Posted by Ross Hudgens here.

210610730_10219763276251067_2756684200981519612_n.jpg
 
Last edited:
oh, so now I'm gonna worry about too many H3s just because a random someone had discovered that it works for him, for a particular keyword! What is going to be next week: words with too many characters that bother people who hate reading? Yeah, fuck that! I write however the fuck I want...
 
oh, so now I'm gonna worry about too many H3s just because a random someone had discovered that it works for him, for a particular keyword! What is going to be next week: words with too many characters that bother people who hate reading? Yeah, fuck that! I write however the fuck I want...
What if tomorrow someone says backlinks doesnt matter and dont help in seo. Lmao
 
oh, so now I'm gonna worry about too many H3s just because a random someone had discovered that it works for him, for a particular keyword! What is going to be next week: words with too many characters that bother people who hate reading? Yeah, fuck that! I write however the fuck I want...
He is not just a random someone, He is the CEO of a content marketing agency specializing in SEO.
 
Google will 100% scrape your entire article, means every word is metadata and useful.

I don't do SEO lately but I wouldn't even use H3 at all, but only one H2 in the entire article including my main keyword + how to or some kind of tail, without worrying about words positions at all.

Why am saying this? because I do believe it's the best logic and regardless of mass updates, you are reducing your damage to the minimum.
 
based on what research or case study?
I do see a lot of h3 headings used for different types of snippets
 
From one of his tweets underneath

"although haven't tested it"

take it with a grain of salt.
 
before Dec 2020 update, having your keywords in 2 H1 tags did help. but not after Dec update. there might be some truth in that twitter post. then again, there might not. check out best running shoes keyword, and see the number one ranked site: runnersworld.com/gear/a19663621/best-running-shoes/. shit load of H3 tags!
 
I am not agree with his post completely.
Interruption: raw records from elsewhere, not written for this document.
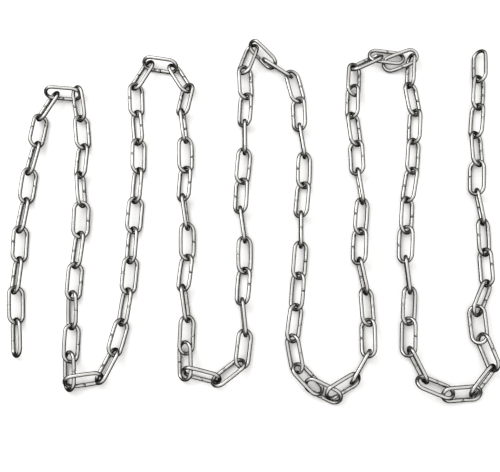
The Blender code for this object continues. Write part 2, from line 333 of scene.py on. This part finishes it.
# Wire as it shows: gap left between touching wires, how far along a link it gives way there,
# rounds of easing touching wires apart, and how far an arm bows and a bend is flattened
WIRE_R = WIRE / 2
ARM_EDGE = HALF - BEND_R
TOUCH = 0.00004
TOUCH_SPREAD = 0.0045
TOUCH_ROUNDS = 5
BOW = (-0.00005, 0.00035)
FLATTENING = 0.03

# Rings of the visible wire: sides of a ring, rings round a bend, along an arm and at a weld
RING_SIDES = 20
CROWN_RINGS = 26
ARM_RINGS = 34
WELD_RINGS = 22
WELD_REACH = 0.0038

# Butt weld, metres: how far off the arm's middle, how askew, and its collar, notch and seam
WELD_OFF = 0.0012
WELD_SKEW = 0.0003
COLLAR_HEIGHT = 0.00017
NOTCH_DEPTH = 0.00075
SEAM_DEPTH = 0.0003

# The same along the arm, millimetres from the weld's middle
MILLIMETRE = 0.001
COLLAR_WIDTH = 0.9
TINT_WIDTH = 1.4
NOTCH_AT = 0.9
NOTCH_WIDTH = 0.62
SEAM_AT = -1.15
SEAM_WIDTH = 0.35

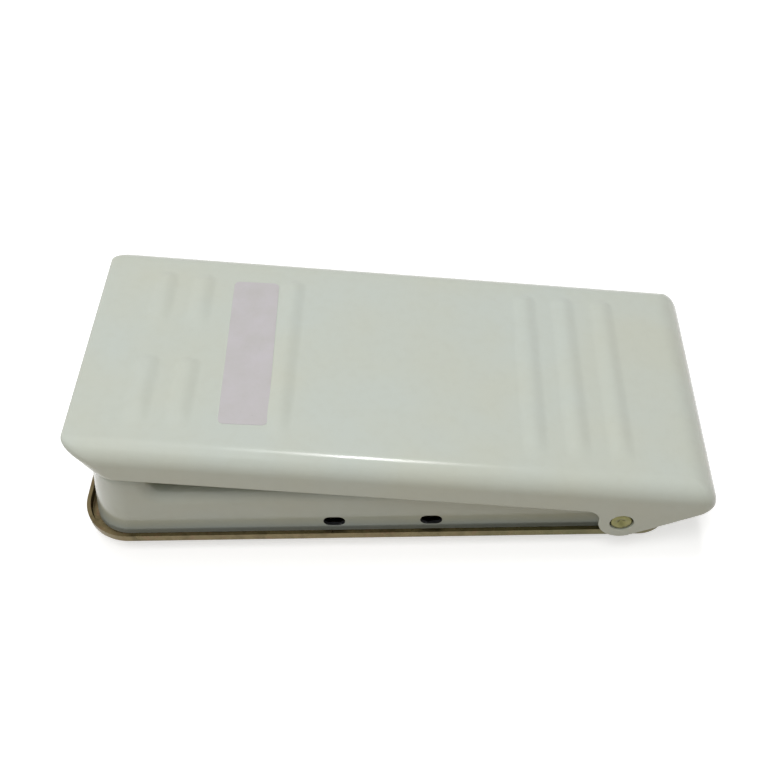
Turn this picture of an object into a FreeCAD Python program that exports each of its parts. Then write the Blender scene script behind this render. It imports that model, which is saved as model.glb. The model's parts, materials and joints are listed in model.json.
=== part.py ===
import FreeCAD, Part
import math
import os
import re
import Sketcher

# A foot pedal for a sewing machine: an enamelled steel cover that tilts on a pin
# across a low steel box, with a carbon pile speed control inside the box.
# Millimetres. +X runs from the toe end to the heel end, +Z is up, and the
# origin lies on the floor under the middle of the pedal.

V = FreeCAD.Vector

# The driving sizes.
SIZES = {
    # The cover, measured from the hinge axis: along it towards the heel, and square to it.
    "cover_toe": 167.3,
    "cover_heel": 27.0,
    "cover_top": 17.0,
    "cover_gap": 1.1,
    "cover_sheet": 1.2,
    "cover_tilt": 8.0,
    "toe_slant": 36.0,
    "toe_lip": 5.0,
    "toe_curl": 6.5,
    "toe_bend": 1.5,
    "side_roll": 6.4,
    "heel_roll": 10.0,
    "heel_corner": 5.0,
    "flange_edge": 4.4,
    "ear_radius": 6.9,
    "ear_blend": 4.5,
    "ear_rise": 33.5,
    # The raised ribs of the tread.
    "rib_width": 7.0,
    "rib_rise": 0.9,
    "toe_rib_span": 68.0,
    "toe_rib_far_end": 8.0,
    "toe_rib_near_end": 4.0,
    "heel_rib_span": 71.0,
    "heel_rib_first": 2.1,
    "heel_rib_pitch": 12.95,
    "toe_rib_single": 104.4,
    "toe_rib_first": 133.6,
    "toe_rib_pitch": 12.3,
    # The bottom tray.
    "tray_width": 84.0,
    "tray_rim": 3.7,
    "tray_sheet": 1.2,
    "tray_bend": 1.6,
    # The hinge.
    "pin_from_toe": 168.7,
    "pin_height": 9.8,
    "pin_radius": 3.4,
    "pin_fit": 0.08,
    "pin_recess": 0.3,
    "pin_chamfer": 0.5,
    "pin_dimple": 1.1,
    "pin_dimple_radius": 1.6,
    "bush_wall": 1.6,
    "bush_collar": 2.4,
    "bush_margin": 0.4,
    "bush_tail": 1.4,
    "side_play": 0.3,
    "ring_groove": 2.6,
    "ring_thick": 0.8,
    "ring_outer": 5.6,
    # The housing.
    "housing_sheet": 1.2,
    "rim_gap": 1.9,
    "deck_height": 20.0,
    "deck_roll": 4.5,
    "wall_corner": 13.0,
    "heel_wall_corner": 6.5,
    "wall_draft": 10.0,
    "hump_height": 29.5,
    "hump_flat": 0.5,
    "hump_roll": 5.2,
    "hump_fillet": 4.0,
    "vent_length": 6.8,
    "vent_width": 4.2,
    "vent_height": 5.8,
    "vent_first": 81.5,
    "vent_pitch": 30.1,
    # Feet and their screws.
    "foot_height": 5.0,
    "foot_radius": 7.0,
    "foot_inset_x": 22.0,
    "foot_inset_y": 12.9,
    "foot_gap": 1.0,
    "foot_screw": 2.0,
    "foot_head": 3.8,
    "foot_sunk": 2.4,
    "foot_head_thick": 2.0,
    "foot_bottom": 6.5,
    "lug_height": 4.0,
    "lug_sheet": 1.6,
    "lug_half": 6.0,
    # Play of parts that touch or slide.
    "seat_play": 0.05,
    "slide_play": 0.06,
    "free_play": 0.35,
    # Travel of the pedal, in degrees.
    "press_travel": 5.6,
    "stop_play": 0.3,
    # The push rod, its guide, its spring and its collar.
    "rod_reach": 56.0,
    "rod_radius": 3.0,
    "rod_pin_radius": 1.25,
    "rod_pin_drop": 2.76,
    "rod_pin_half": 5.9,
    "rod_head": 1.95,
    "rod_chamfer": 0.6,
    "rod_tail": 5.1,
    "guide_flange": 8.0,
    "guide_rise": 0.8,
    "guide_wall": 1.9,
    "guide_tail": 0.7,
    "collar_radius": 10.0,
    "collar_thick": 1.6,
    "rod_groove": 2.4,
    "rod_ring_thick": 0.6,
    "rod_ring_outer": 4.6,
    "spring_wire": 0.6,
    "spring_radius": 5.6,
    "spring_turns": 5.0,
    "seat_radius": 7.6,
    "seat_thick": 1.0,
    "seat_hub": 4.2,
    "seat_hub_rise": 1.8,
    "collar_hub": 4.2,
    "collar_hub_drop": 1.4,
    # The bracket under the cover that carries the push rod.
    "saddle_half": 5.0,
    "saddle_below": 1.2,
    "saddle_sheet": 1.0,
    "saddle_gap": 3.5,
    # The bell crank and its bracket.
    "crank_reach": 30.0,
    "crank_height": 11.0,
    "crank_half": 9.7,
    "crank_tine": 2.4,
    "crank_depth": 1.5,
    "crank_back": 0.6,
    "crank_nose": 1.5,
    "crank_hub": 3.6,
    "crank_pin": 2.0,
    "crank_drop": 6.0,
    "crank_foot": 2.4,
    "crank_foot_half": 4.0,
    "crank_foot_thick": 4.0,
    "crank_pin_head": 3.0,
    "crank_pin_cap": 0.8,
    "bracket_sheet": 1.2,
    "bracket_half": 4.5,
    "bracket_base": 0.8,
    "bracket_base_half": 8.0,
    "bracket_strip": 2.5,
    "adjuster_radius": 1.5,
    "adjuster_tip": 5.7,
    "adjuster_end": 5.4,
    "adjuster_head": 2.6,
    "adjuster_head_thick": 1.6,
    "nut_flats": 5.0,
    "nut_thick": 2.2,
    # The carbon pile block and its parts.
    "sheet_thick": 0.4,
    "sheet_margin": 2.0,
    "block_inset": 3.3,
    "block_width": 32.0,
    "block_height": 12.0,
    "bore_pitch": 16.0,
    "bore_radius": 3.75,
    "bore_height": 5.6,
    "pile_gap": 0.4,
    "disc_count": 16,
    "contact_thick": 1.2,
    "contact_width": 9.0,
    "contact_stub": 2.0,
    "contact_leg": 7.0,
    "terminal_radius": 1.45,
    "terminal_head": 3.0,
    "terminal_rise": 1.8,
    "terminal_depth": 2.2,
    "terminal_inset": 4.0,
    "block_screw": 1.5,
    "block_screw_head": 2.8,
    "block_screw_cap": 1.6,
    "block_screw_inset": 10.0,
    "block_chamfer": 0.8,
    "bridge_thick": 1.5,
    "bridge_half": 13.0,
    "bridge_low": 1.7,
    "bridge_high": 9.8,
    "bridge_gap": 0.5,
    "plug_radius": 3.4,
    "plug_length": 7.1,
    # The capacitor in the hump.
    "capacitor_radius": 6.5,
    "capacitor_length": 30.0,
    "capacitor_inset": 11.3,
    "clip_width": 8.0,
    "clip_sheet": 0.8,
    "clip_mouth": 9.0,
    "clip_foot": 16.0,
    "lead_radius": 0.5,
    "lead_length": 6.0,
    # The cord's rubber grommet.
    "grommet_bore": 3.5,
    "grommet_neck": 5.4,
    "grommet_flange": 7.2,
    "grommet_height": 13.0,
    "grommet_outside": 2.0,
    "grommet_inside": 1.6,
    "grommet_bevel": 0.8,
    # Rubber bumpers that stop the cover.
    "bumper_radius": 4.0,
    "bumper_stem": 2.0,
    "bumper_inset_x": 14.0,
    "bumper_half": 20.0,
    "bumper_bulb": 2.8,
    "bumper_tail": 1.6,
    "bumper_bevel": 0.9,
}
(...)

H3 mainly used for sub topics. That is also one of the premium header tag in SEO.

We can use more semantic keywords there. So it helps ranking for more long tail keywords.
 
This random CEO is just trying to get attention, which he already seems to be getting too much of undeservingly.

When it comes to SEO, it's always good to remember logic. It helps a lot to also think with your own brain.

Now, if you are a writer and you write long-form, isn't it natural to have subheaders? So why in the world would this be bad for ranking?
This is one of the reasons I don't look at Twitter much, it's so easy to publish bullsh*t opinions without consequences.
 
That's going to be a no from me, dawg.

In my opinion, and call me crazy, but having subheadings make things clearer for what the reader is about to, you know, read...
 
if you are a writer and you write long-form, isn't it natural to have subheaders?
of course it is. Write 10k long posts without segmenting the content into sub-headings with bullet points and H3 tags and see what that does for "great user experience", something that google is head over heels in love with. And this random dude tells me that H3 don't help with rankings. I ain't ranking shit anywhere, optimized or not, so all things being equal I prefer to make my sites enjoyable for the topics that I care about
 
Yet another guess-SEO with no data to back anything up lol
 
It's totally without any evidence to support it!

He runs a 110 writer content agency, but he has done fuck all split testing, fuck all in the way of a case study.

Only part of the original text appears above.